Addressing Security and Data Privacy
Sharing live video feeds and proprietary 3D intellectual property introduces new security vectors. Companies must ensure the platform offers end-to-end encryption, secure user authentication, and clear data governance policies. Questions about where video streams and session data are processed and stored are paramount, especially for organizations in regulated industries.
The Future of Collaborative Work is Spatial
The trajectory of AR collaboration is clear: it is moving towards more immersion, more intelligence, and deeper integration. We are rapidly approaching a future where lightweight, socially acceptable glasses with all-day battery life are the norm. These devices will be powered by AI assistants that can contextually understand the conversation and automatically pull up relevant schematics or data sheets. The digital annotations we make today will evolve into persistent "digital twins" of our physical assets, continuously updated with sensor data and maintenance history. The line between working on a computer and working in the world will completely blur.
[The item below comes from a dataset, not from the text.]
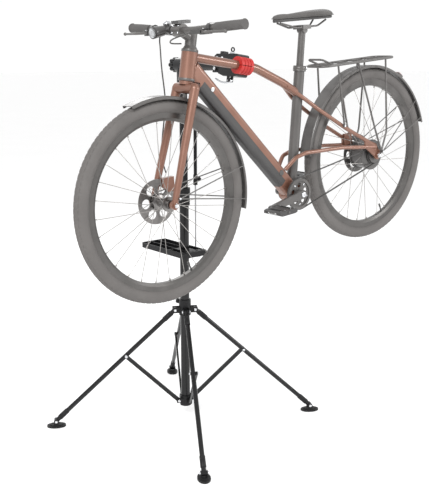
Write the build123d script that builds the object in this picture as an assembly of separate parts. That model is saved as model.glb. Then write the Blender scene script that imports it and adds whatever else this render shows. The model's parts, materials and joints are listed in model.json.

The remote work revolution forced upon the world revealed both the capabilities and the stark limitations of our current tools. We proved we could work from anywhere, but we also yearned for the nuance, the spontaneity, and the shared context of being together. AR collaboration software doesn't ask us to choose. It offers a third path: the flexibility and inclusivity of remote work, fused with the clarity and effectiveness of physical presence. It’s not just about making remote meetings better; it’s about reinventing the very nature of how we work together to solve problems and create what's next. The shared space of the future isn't a conference room—it's all around you, waiting to be augmented.